* DATA SHOWN:

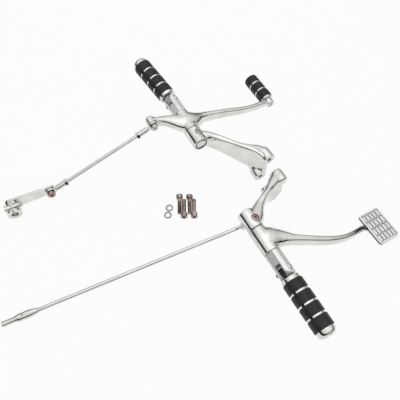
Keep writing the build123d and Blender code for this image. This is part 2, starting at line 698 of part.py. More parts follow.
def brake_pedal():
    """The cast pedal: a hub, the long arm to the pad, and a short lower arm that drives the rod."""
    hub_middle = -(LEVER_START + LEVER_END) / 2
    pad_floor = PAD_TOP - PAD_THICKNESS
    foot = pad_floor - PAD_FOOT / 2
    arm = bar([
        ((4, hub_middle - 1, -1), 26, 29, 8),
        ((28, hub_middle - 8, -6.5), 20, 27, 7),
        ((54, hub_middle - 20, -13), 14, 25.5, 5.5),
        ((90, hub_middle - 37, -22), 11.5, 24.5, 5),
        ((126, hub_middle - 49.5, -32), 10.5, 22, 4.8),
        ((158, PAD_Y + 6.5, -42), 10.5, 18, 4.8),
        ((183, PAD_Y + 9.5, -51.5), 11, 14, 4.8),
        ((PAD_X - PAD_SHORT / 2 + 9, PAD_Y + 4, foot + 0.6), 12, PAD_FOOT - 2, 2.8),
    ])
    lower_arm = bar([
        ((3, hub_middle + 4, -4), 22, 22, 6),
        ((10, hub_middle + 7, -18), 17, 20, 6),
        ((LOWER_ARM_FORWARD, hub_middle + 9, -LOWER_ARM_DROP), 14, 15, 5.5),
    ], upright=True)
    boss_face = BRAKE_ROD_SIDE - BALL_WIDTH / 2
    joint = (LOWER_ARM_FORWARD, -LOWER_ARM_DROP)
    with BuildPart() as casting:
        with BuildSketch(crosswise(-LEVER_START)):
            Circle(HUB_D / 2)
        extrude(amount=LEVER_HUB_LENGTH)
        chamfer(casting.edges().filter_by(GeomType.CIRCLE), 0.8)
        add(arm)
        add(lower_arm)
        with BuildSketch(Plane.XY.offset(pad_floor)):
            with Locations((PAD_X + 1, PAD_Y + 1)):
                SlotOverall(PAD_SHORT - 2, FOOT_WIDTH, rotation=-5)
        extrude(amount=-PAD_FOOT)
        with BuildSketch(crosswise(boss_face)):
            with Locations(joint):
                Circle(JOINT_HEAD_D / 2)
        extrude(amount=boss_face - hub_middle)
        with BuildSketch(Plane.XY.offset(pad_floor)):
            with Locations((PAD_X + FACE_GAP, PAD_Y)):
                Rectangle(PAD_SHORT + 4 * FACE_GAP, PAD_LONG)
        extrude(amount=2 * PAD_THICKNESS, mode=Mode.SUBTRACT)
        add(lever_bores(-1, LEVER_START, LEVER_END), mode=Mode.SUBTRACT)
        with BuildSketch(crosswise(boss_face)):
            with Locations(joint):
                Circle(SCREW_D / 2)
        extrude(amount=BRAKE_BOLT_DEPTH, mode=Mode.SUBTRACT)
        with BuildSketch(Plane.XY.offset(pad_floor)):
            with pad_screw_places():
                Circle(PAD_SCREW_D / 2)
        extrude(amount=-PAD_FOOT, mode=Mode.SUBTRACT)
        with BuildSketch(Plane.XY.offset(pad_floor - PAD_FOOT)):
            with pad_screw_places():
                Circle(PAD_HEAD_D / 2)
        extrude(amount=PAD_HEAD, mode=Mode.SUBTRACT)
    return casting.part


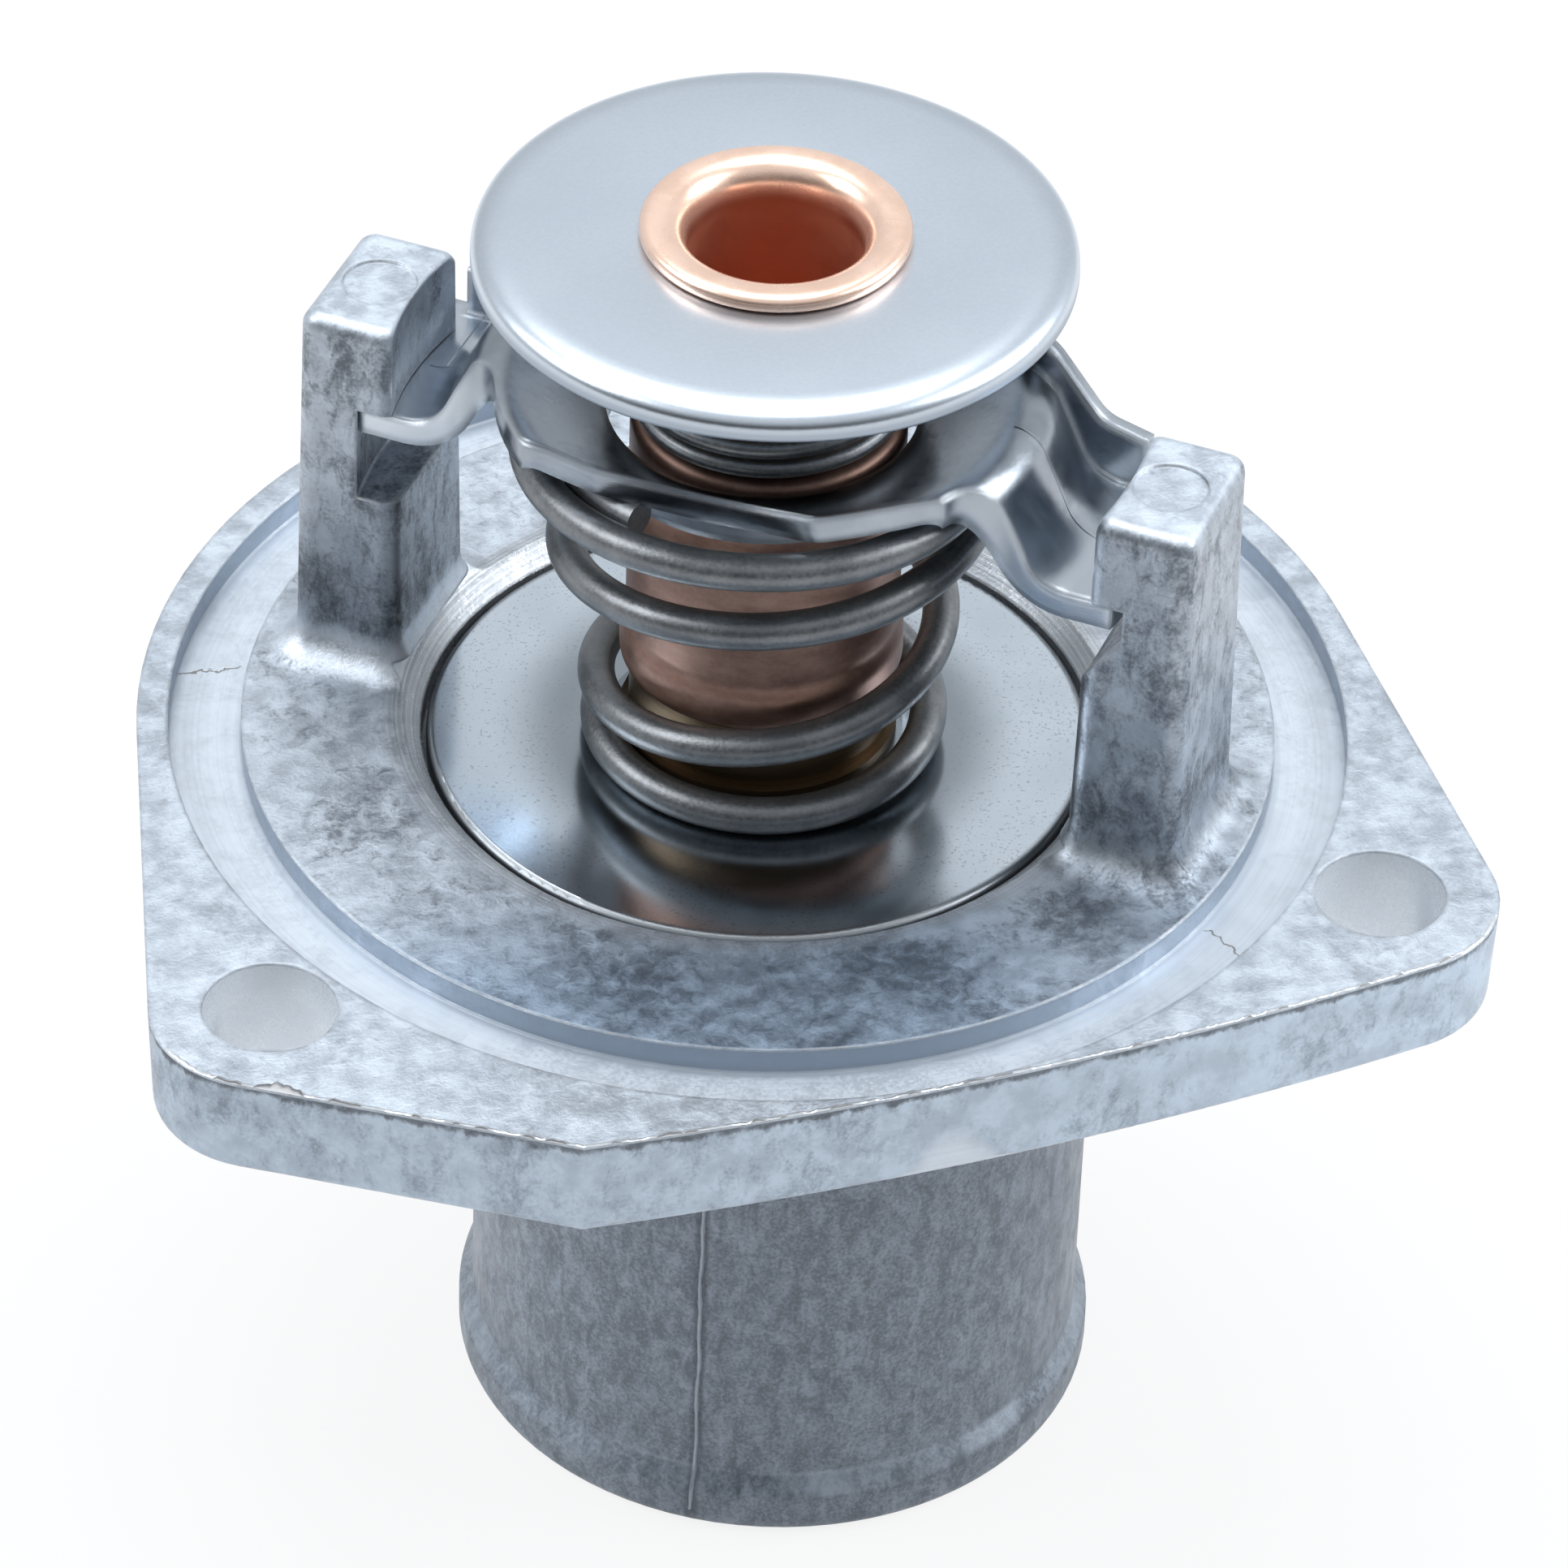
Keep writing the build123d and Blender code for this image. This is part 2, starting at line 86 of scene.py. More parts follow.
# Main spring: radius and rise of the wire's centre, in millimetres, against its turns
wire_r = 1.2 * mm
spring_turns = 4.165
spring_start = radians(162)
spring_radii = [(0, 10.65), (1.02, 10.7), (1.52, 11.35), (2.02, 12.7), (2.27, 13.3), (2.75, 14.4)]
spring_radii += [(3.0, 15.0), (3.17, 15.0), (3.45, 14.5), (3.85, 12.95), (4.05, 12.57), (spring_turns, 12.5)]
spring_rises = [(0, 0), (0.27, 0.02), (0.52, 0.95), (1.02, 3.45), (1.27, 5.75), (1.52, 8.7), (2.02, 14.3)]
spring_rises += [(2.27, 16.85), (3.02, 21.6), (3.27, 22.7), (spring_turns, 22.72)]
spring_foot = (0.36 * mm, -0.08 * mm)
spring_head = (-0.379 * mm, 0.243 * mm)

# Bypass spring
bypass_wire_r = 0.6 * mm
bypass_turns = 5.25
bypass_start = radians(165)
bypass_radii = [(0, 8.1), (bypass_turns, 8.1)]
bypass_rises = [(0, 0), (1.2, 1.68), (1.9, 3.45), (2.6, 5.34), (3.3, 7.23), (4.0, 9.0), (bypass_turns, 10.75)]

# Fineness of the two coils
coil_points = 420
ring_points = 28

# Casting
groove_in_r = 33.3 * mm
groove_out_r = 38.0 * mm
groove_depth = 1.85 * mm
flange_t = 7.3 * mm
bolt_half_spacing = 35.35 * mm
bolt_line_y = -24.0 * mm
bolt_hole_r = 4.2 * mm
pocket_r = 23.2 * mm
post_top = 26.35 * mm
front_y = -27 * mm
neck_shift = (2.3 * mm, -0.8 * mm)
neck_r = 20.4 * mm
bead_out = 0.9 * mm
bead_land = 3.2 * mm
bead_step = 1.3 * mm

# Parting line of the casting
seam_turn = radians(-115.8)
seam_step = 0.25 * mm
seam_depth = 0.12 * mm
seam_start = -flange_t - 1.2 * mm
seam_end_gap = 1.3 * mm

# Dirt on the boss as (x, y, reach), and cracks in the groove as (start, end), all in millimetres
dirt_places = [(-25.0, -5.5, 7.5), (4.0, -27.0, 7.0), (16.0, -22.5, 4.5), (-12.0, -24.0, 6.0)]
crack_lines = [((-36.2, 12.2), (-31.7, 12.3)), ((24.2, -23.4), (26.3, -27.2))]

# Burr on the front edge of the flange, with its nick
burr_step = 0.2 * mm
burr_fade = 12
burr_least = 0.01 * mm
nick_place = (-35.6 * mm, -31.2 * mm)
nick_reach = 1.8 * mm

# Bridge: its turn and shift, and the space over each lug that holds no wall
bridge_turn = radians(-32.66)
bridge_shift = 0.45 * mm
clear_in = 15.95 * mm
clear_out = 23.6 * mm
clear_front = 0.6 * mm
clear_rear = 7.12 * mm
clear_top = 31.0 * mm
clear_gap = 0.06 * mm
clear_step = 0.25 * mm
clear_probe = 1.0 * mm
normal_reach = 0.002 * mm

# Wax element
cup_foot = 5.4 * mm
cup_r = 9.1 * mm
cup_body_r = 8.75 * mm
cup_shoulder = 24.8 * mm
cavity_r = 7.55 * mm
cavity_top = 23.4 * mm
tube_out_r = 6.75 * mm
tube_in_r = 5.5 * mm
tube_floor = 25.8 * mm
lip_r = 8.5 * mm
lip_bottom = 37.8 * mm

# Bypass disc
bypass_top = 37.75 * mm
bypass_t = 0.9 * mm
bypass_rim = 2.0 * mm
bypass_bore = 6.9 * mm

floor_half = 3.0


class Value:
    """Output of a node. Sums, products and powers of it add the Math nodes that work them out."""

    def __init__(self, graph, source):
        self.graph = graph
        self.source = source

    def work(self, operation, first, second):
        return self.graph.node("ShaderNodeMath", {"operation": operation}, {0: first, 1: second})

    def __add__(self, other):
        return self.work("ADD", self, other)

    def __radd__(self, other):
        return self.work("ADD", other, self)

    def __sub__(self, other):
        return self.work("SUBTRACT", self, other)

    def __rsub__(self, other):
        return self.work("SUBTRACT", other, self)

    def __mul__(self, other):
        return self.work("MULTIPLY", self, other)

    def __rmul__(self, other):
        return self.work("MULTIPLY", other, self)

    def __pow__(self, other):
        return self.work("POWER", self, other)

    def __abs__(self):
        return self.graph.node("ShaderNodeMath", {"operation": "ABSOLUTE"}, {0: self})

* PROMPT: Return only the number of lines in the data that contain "this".

* FULL ANSWER: 2